━━━ GIVEN DATA ━━━

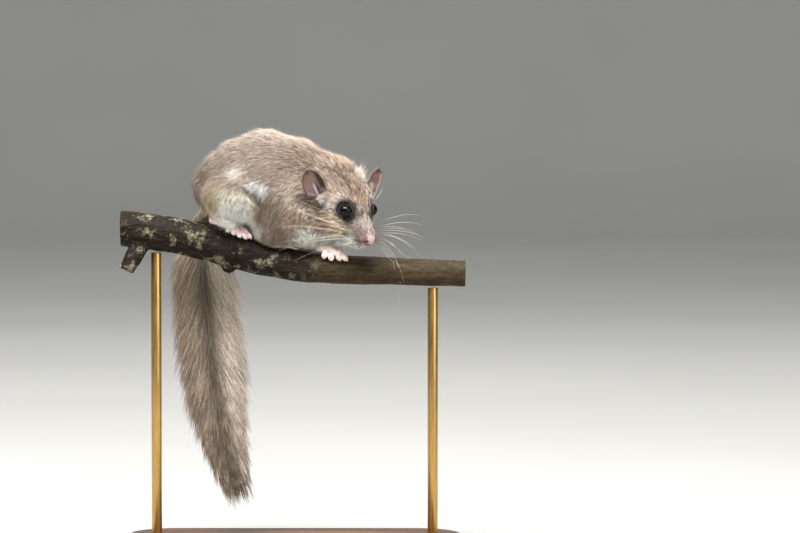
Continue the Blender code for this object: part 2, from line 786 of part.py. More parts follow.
def main():
    for obj in list(bpy.data.objects):
        bpy.data.objects.remove(obj)
    frame, perch = head_matrix(), perch_frame()

    branch = make_branch()
    base, rods = make_stand()
    tail = make_tail()

    whole = melt("torso", body_balls() + head_balls(frame), BODY_VOXEL, BODY_SMOOTHING, BODY_TRIANGLES)
    fine = melt("head", body_balls() + head_balls(frame), HEAD_VOXEL, HEAD_SMOOTHING, FINE_TRIANGLES)
    neck_way = Vector(NECK_WAY).normalized()
    half_gap = neck_way * GAP / 2 * MM
    neck_point = frame @ Vector(NECK_POINT)
    head = cut_away(fine, neck_point + half_gap, -neck_way)
    torso = cut_away(whole, neck_point - half_gap, neck_way)
    finish_head(keep_largest(head), frame)
    trim(torso, branch)

    neck = copy_of(torso, "neck")
    way = Vector(SHOULDER_WAY).normalized()
    cut_away(neck, place(*SHOULDER_POINT) + way * GAP / 2 * MM, -way)
    cut_away(torso, place(*SHOULDER_POINT) - way * GAP / 2 * MM, way)
    keep_largest(neck)
    keep_largest(torso)

    limbs = {}
    for kind, balls, fineness in (("thigh", THIGHS, 3), ("upper_arm", UPPER_ARMS, 2)):
        for hand, (centre, radii) in balls.items():
            piece = copy_of(torso, f"{kind}_{hand}")
            inner = [r + LIMB_MARGIN - GAP / 2 for r in radii]
            outer = [r + GAP for r in inner]
            combine(piece, ball(centre, inner, perch, fineness), "INTERSECT")
            combine(torso, ball(centre, outer, perch, fineness), "DIFFERENCE")
            limbs[piece.name] = keep_largest(piece)
    keep_largest(torso)

    for hand in FOREARMS:
        arm = make_forearm(hand)
        trim(arm, limbs[f"upper_arm_{hand}"], branch)
        for body in (torso, neck):
            combine(body, make_forearm(hand, GAP), "DIFFERENCE")
        limbs[arm.name] = arm
    for foot in FEET:
        kind, hand = foot[:2]
        made = make_foot(*foot)
        trim(made, branch)
        limb = limbs[f"thigh_{hand}" if kind == "hind" else f"forearm_{hand}"]
        for body in (torso, neck, limb):
            combine(body, hull(make_foot(*foot, GAP)), "DIFFERENCE")
            keep_largest(body)
        limbs[made.name] = made

    trim(tail, torso, limbs["thigh_left"], limbs["thigh_right"], branch)
    for side, name in ((-1, "right"), (1, "left")):
        ear = make_ear(side, frame)
        trim(ear, head, neck)
        eye = ball(mirrored(EYE_PLACE, side), [EYE_RADIUS] * 3, frame, fineness=3)
        eye.name = f"eye_{name}"

    fur = material("fur", FUR_COLOUR, 0.8)
    skin = material("skin", SKIN_COLOUR, 0.5)
    looks = {
        "eye": material("eye", EYE_COLOUR, 0.05),
        "ear": skin,
        "forefoot": skin,
        "hindfoot": skin,
        "perch": material("bark", BARK_COLOUR, 0.6),
        "stand_base": material("base_wood", BASE_COLOUR, 0.4),
        "stand_rod": material("rod_brass", ROD_COLOUR, 0.3, 1.0),
    }
    for obj in bpy.context.scene.objects:
        found = [looks[k] for k in looks if obj.name.startswith(k)]
        obj.data.materials.clear()
        obj.data.materials.append(found[0] if found else fur)


main()
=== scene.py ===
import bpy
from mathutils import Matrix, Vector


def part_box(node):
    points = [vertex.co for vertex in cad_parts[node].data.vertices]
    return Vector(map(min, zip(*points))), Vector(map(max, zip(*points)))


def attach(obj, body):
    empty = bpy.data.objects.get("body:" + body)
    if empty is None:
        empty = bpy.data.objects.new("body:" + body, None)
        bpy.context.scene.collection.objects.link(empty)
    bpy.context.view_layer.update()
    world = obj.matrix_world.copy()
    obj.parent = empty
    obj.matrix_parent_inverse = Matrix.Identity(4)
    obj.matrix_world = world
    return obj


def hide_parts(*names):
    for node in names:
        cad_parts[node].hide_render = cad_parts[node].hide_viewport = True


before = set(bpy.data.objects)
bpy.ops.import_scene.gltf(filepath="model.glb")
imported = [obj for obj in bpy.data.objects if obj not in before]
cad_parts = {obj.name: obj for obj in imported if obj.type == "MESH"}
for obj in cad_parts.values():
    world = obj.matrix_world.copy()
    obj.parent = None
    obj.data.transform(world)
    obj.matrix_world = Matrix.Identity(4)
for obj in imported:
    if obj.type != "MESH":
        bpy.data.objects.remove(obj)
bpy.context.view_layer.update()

import math

import bpy
import numpy as np
from mathutils import Matrix, Vector, noise
from mathutils.kdtree import KDTree

MM = 0.001
PERCH = np.array((-10.0, 0.0, 134.0))  # the perch point, in millimetres from the stand's foot
HEAD_PLACE = np.array((37.7, -11.0, 17.1))  # midway between the eyes, from the perch point
HEAD_YAW = -48.0
HEAD_PITCH = 24.0
HEAD_TURN = np.array(
    Matrix.Rotation(math.radians(HEAD_YAW), 3, "Z") @ Matrix.Rotation(math.radians(HEAD_PITCH), 3, "Y")
)
MIDDLE_Y = 4.5  # the body's middle plane
SIDES = ((-1, "right"), (1, "left"))
draw = np.random.default_rng(11)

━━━

The first line to be transcribed is the one containing "eye = ball(mirrored(EYE_PLACE, side), [EYE_RADIUS]", and the last is the one containing "import math". Transcribe exactly those lines and nothing else.

## TASK OUTPUT
        eye = ball(mirrored(EYE_PLACE, side), [EYE_RADIUS] * 3, frame, fineness=3)
        eye.name = f"eye_{name}"

    fur = material("fur", FUR_COLOUR, 0.8)
    skin = material("skin", SKIN_COLOUR, 0.5)
    looks = {
        "eye": material("eye", EYE_COLOUR, 0.05),
        "ear": skin,
        "forefoot": skin,
        "hindfoot": skin,
        "perch": material("bark", BARK_COLOUR, 0.6),
        "stand_base": material("base_wood", BASE_COLOUR, 0.4),
        "stand_rod": material("rod_brass", ROD_COLOUR, 0.3, 1.0),
    }
    for obj in bpy.context.scene.objects:
        found = [looks[k] for k in looks if obj.name.startswith(k)]
        obj.data.materials.clear()
        obj.data.materials.append(found[0] if found else fur)


main()
=== scene.py ===
import bpy
from mathutils import Matrix, Vector


def part_box(node):
    points = [vertex.co for vertex in cad_parts[node].data.vertices]
    return Vector(map(min, zip(*points))), Vector(map(max, zip(*points)))


def attach(obj, body):
    empty = bpy.data.objects.get("body:" + body)
    if empty is None:
        empty = bpy.data.objects.new("body:" + body, None)
        bpy.context.scene.collection.objects.link(empty)
    bpy.context.view_layer.update()
    world = obj.matrix_world.copy()
    obj.parent = empty
    obj.matrix_parent_inverse = Matrix.Identity(4)
    obj.matrix_world = world
    return obj


def hide_parts(*names):
    for node in names:
        cad_parts[node].hide_render = cad_parts[node].hide_viewport = True


before = set(bpy.data.objects)
bpy.ops.import_scene.gltf(filepath="model.glb")
imported = [obj for obj in bpy.data.objects if obj not in before]
cad_parts = {obj.name: obj for obj in imported if obj.type == "MESH"}
for obj in cad_parts.values():
    world = obj.matrix_world.copy()
    obj.parent = None
    obj.data.transform(world)
    obj.matrix_world = Matrix.Identity(4)
for obj in imported:
    if obj.type != "MESH":
        bpy.data.objects.remove(obj)
bpy.context.view_layer.update()

import math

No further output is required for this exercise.